- [Given exercise]:
Return the full material exactly.
----
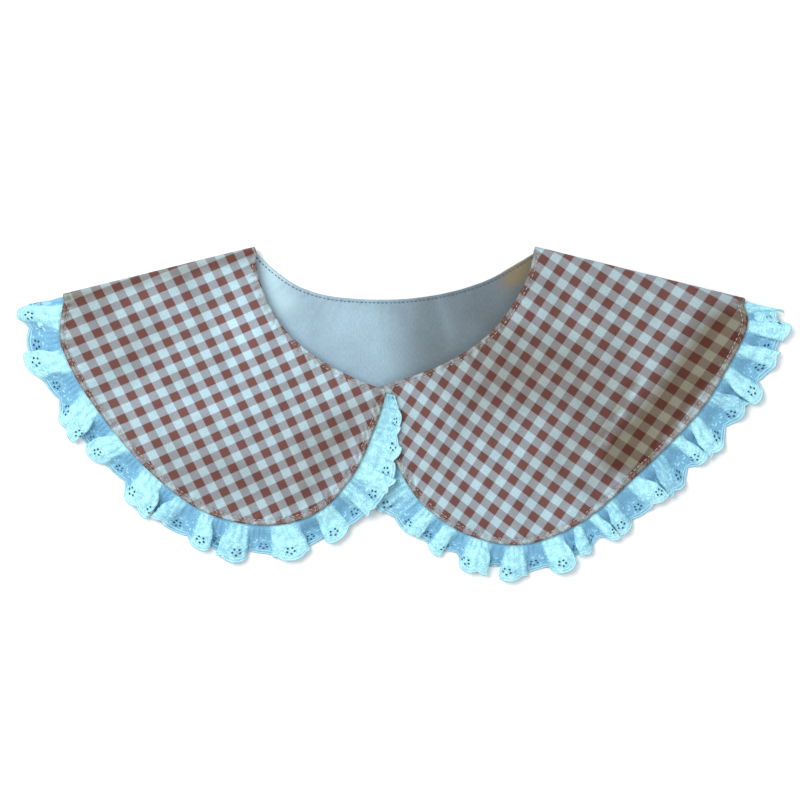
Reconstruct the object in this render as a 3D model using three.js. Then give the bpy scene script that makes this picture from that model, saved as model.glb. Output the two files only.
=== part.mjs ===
import * as THREE from 'three';

// A detachable collar, laid flat and folded at its two shoulder lines, in millimetres with +Z up.
// The back panel lies underneath, lining up. The two front lobes lie on it, gingham up.
// The origin is on the flat underside of the back panel, half way down its centre line.
// +Y runs towards the neck edge of the back, and +X towards the right-hand lobe.

// Outline of the collar as it lies
const neckSpan = 152.4; // between the shoulder points at the neck
const backNeckDip = 29.2; // depth of the back neck curve below the outside of the shoulder folds
const backDepth = 87; // neck edge to outer edge at the centre back
const leftShoulder = 108.8; // length of the left shoulder fold
const rightShoulder = 119;
const shoulderSlope = 13.9; // degrees that each shoulder fold falls outwards
const frontDrop = 79.2; // front corners below the outside of the shoulder folds
const frontLap = 11; // how far the left front corner laps over the right one
const frontShift = -9.9; // middle of the lap, from the centre back
const leftNeckBow = 17.4; // bow of each front neck edge from its chord
const rightNeckBow = 18.7;
const leftSweep = 91.3; // bow of each lobe's outer edge from its chord
const rightSweep = 101.8;

// Cloth
const ginghamThickness = 1;
const liningThickness = 1;
const laceThickness = 1;
const layerGap = 0.3; // between two layers of cloth
const foldInnerRadius = 0.4; // of the lining, inside the shoulder fold
const liningInset = 0.8; // lining edge inside the gingham edge
const creaseRise = 1.5; // of the highest crease in a lobe
const creaseSpread = 10; // from its top to where it has mostly died away

// Lace ruffle
const laceWidth = 23; // visible width of a flap
const headingDepth = 5; // lace caught between gingham and lining
const seamStep = 0.6; // the gathers start this far outside the gingham edge
const flapPitch = 15;
const waveHeight = 3; // of a free flap's crest above its middle
const flapLean = 1.6; // sideways sweep of a flap's tip
const scallopDepth = 2.2;
const unevenness = 0.3; // share by which the lowest flaps fall short of the full wave
const unevenTurn = 2.4; // radians from flap to flap, so that no two neighbours are alike
const waveRise = 0.8; // power by which a wave opens from the seam to the tip
const tableClear = 0.15; // under the lowest lace

// Hidden press stud between the front corners
const studDiameter = 6;
const studThickness = 1.4;
const studInset = 4.2; // its centre below the corners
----
- [Exercise solution]:
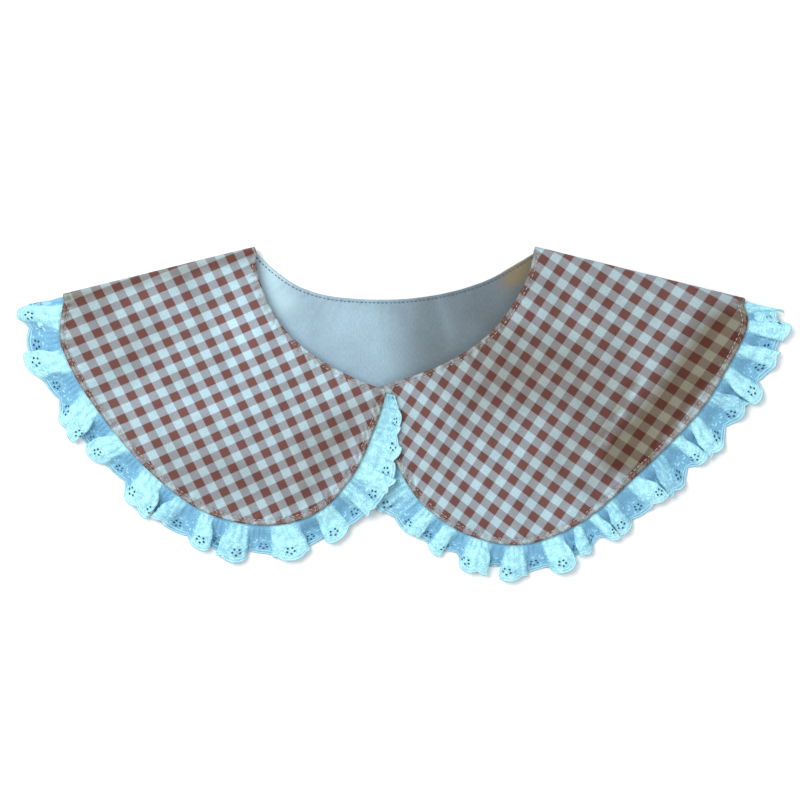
Reconstruct the object in this render as a 3D model using three.js. Then give the bpy scene script that makes this picture from that model, saved as model.glb. Output the two files only.
=== part.mjs ===
import * as THREE from 'three';

// A detachable collar, laid flat and folded at its two shoulder lines, in millimetres with +Z up.
// The back panel lies underneath, lining up. The two front lobes lie on it, gingham up.
// The origin is on the flat underside of the back panel, half way down its centre line.
// +Y runs towards the neck edge of the back, and +X towards the right-hand lobe.

// Outline of the collar as it lies
const neckSpan = 152.4; // between the shoulder points at the neck
const backNeckDip = 29.2; // depth of the back neck curve below the outside of the shoulder folds
const backDepth = 87; // neck edge to outer edge at the centre back
const leftShoulder = 108.8; // length of the left shoulder fold
const rightShoulder = 119;
const shoulderSlope = 13.9; // degrees that each shoulder fold falls outwards
const frontDrop = 79.2; // front corners below the outside of the shoulder folds
const frontLap = 11; // how far the left front corner laps over the right one
const frontShift = -9.9; // middle of the lap, from the centre back
const leftNeckBow = 17.4; // bow of each front neck edge from its chord
const rightNeckBow = 18.7;
const leftSweep = 91.3; // bow of each lobe's outer edge from its chord
const rightSweep = 101.8;

// Cloth
const ginghamThickness = 1;
const liningThickness = 1;
const laceThickness = 1;
const layerGap = 0.3; // between two layers of cloth
const foldInnerRadius = 0.4; // of the lining, inside the shoulder fold
const liningInset = 0.8; // lining edge inside the gingham edge
const creaseRise = 1.5; // of the highest crease in a lobe
const creaseSpread = 10; // from its top to where it has mostly died away

// Lace ruffle
const laceWidth = 23; // visible width of a flap
const headingDepth = 5; // lace caught between gingham and lining
const seamStep = 0.6; // the gathers start this far outside the gingham edge
const flapPitch = 15;
const waveHeight = 3; // of a free flap's crest above its middle
const flapLean = 1.6; // sideways sweep of a flap's tip
const scallopDepth = 2.2;
const unevenness = 0.3; // share by which the lowest flaps fall short of the full wave
const unevenTurn = 2.4; // radians from flap to flap, so that no two neighbours are alike
const waveRise = 0.8; // power by which a wave opens from the seam to the tip
const tableClear = 0.15; // under the lowest lace

// Hidden press stud between the front corners
const studDiameter = 6;
const studThickness = 1.4;
const studInset = 4.2; // its centre below the corners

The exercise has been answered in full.